Maka Syaikh menyebutkan bahwa orang ini dhamin (harus menggantinya), karena disebabkan penundaan pembayaran yang dia lakukan. Dia juga boleh untuk diberikan peringatan dan hukuman hingga dia mau untuk bersegera membayar hutangnya.
Kemudian di dalam hadits ini juga Rasulullah shallallahu ‘alayhi wa sallam menyebutkan kewajiban yang harus dilakukan oleh orang yang menagih hutang, yaitu apabila orang yang berhutang ternyata mengalihkan hutangnya kepada orang lain yang punya hutang ke orang tersebut, dan orang lain itu mampu untuk membayarnya.
Maka orang yang memberikan hutang ini, dia harus menerima permohonan pengalihan tersebut dengan syarat apabila orang atau pihak ketiga yang dialihkan kepadanya pembayaran hutang tersebut adalah orang yang mampu untuk membayar hutangnya.

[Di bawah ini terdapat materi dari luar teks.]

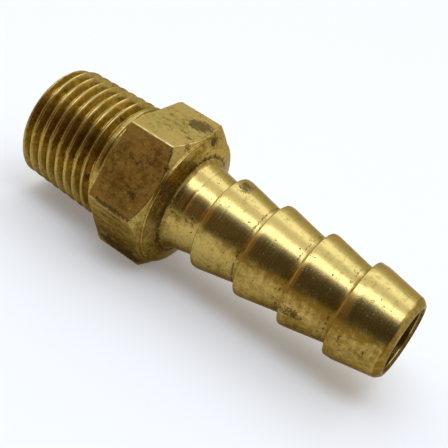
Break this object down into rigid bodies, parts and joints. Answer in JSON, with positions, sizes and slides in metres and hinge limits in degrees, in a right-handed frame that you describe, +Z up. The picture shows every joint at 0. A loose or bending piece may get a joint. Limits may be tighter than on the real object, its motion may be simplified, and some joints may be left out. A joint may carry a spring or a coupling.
{
  "type": "hose barb tail",
  "caption": "Turned brass hose tail: taper pipe thread, spanner hexagon and barbs for a small hose.",
  "frame": {"origin": "on the bore's axis, in the plane of the hexagon's thread-side face", "axes": "+X along the bore towards the barbs, +Z up, square to the hexagon's upper flat"},
  "size_m": [0.0327, 0.0126, 0.011],
  "materials": {
    "brass": "satin turned brass, slightly tarnished"
  },
  "bodies": {
    "root": {"hose_tail": "brass"}
  },
  "joints": []
}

Akan tetapi apabila ternyata hutangnya dialihkan ke orang yang tidak mampu membayarnya, maka orang yang memberi hutang ini boleh untuk tidak menerima hal tersebut.

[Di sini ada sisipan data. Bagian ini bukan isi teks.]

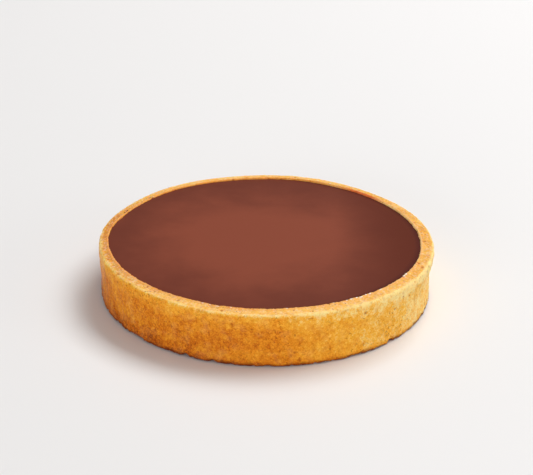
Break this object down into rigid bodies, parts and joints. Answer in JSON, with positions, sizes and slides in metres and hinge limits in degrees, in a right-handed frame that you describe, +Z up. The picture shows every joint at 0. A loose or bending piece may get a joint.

Ini diistilahkan oleh para ulama sebagai hawarah yaitu dialihkan pembayaran hutangnya kepihak lain yang juga memiliki hutang kepada si penghutang pertama.
Dan dua hal ini merupakan bentuk perbuatan baik di dalam masalah hutang piutang, yaitu ketika orang membayar hutangnya dan ketika orang menagih hutangnya.
Sebagaimana Allah Subhanahu wa Ta’ala, memerintahkan kita berbuat kebaikan dalam hal tersebut dan juga Rasulullah shallallahu ‘alayhi wa sallam menegaskan dalam sebuah hadits yang Beliau memuji orang yang memiliki kemudarahan hati di dalam setiap muamalah yang dia lakukan.
Rasulullah shallallahu ‘alayhi wa sallam bersabda:
رَحِمَ اللَّهُ عَبْدًا سَمْحًا إِذَا بَاعَ سَمْحًا إِذَا اشْتَرَى سَمْحًا إِذَا اقْتَضَى
“Semoga Allah merahmati seorang hamba yang dia bermurah hati ketika dia menjual barang, dia memiliki sifat murah hati ketika dia membayar hutang dia memiliki kemurahan hati ketika dia menagih hutang.”
Sifat ini adalah sifat yang dido’akan oleh Rasulullah shallallahu ‘alayhi wa sallam agar mendapat rahmat dari Allah Subhanahu wa Ta’ala.
Demikian, pembahasan dari hadits tentang larangan menunda membayar hutang ini, semoga Allah Subhanahu wa Ta’ala mengkaruniakan kepada kita sifat kemurahan hati di dalam masalah hutang piutang maupun di dalam masalah muamalah-muamalah yang lain, agar kita termasuk orang-orang yang dirahmati oleh Allah Subhanahu wa Ta’ala.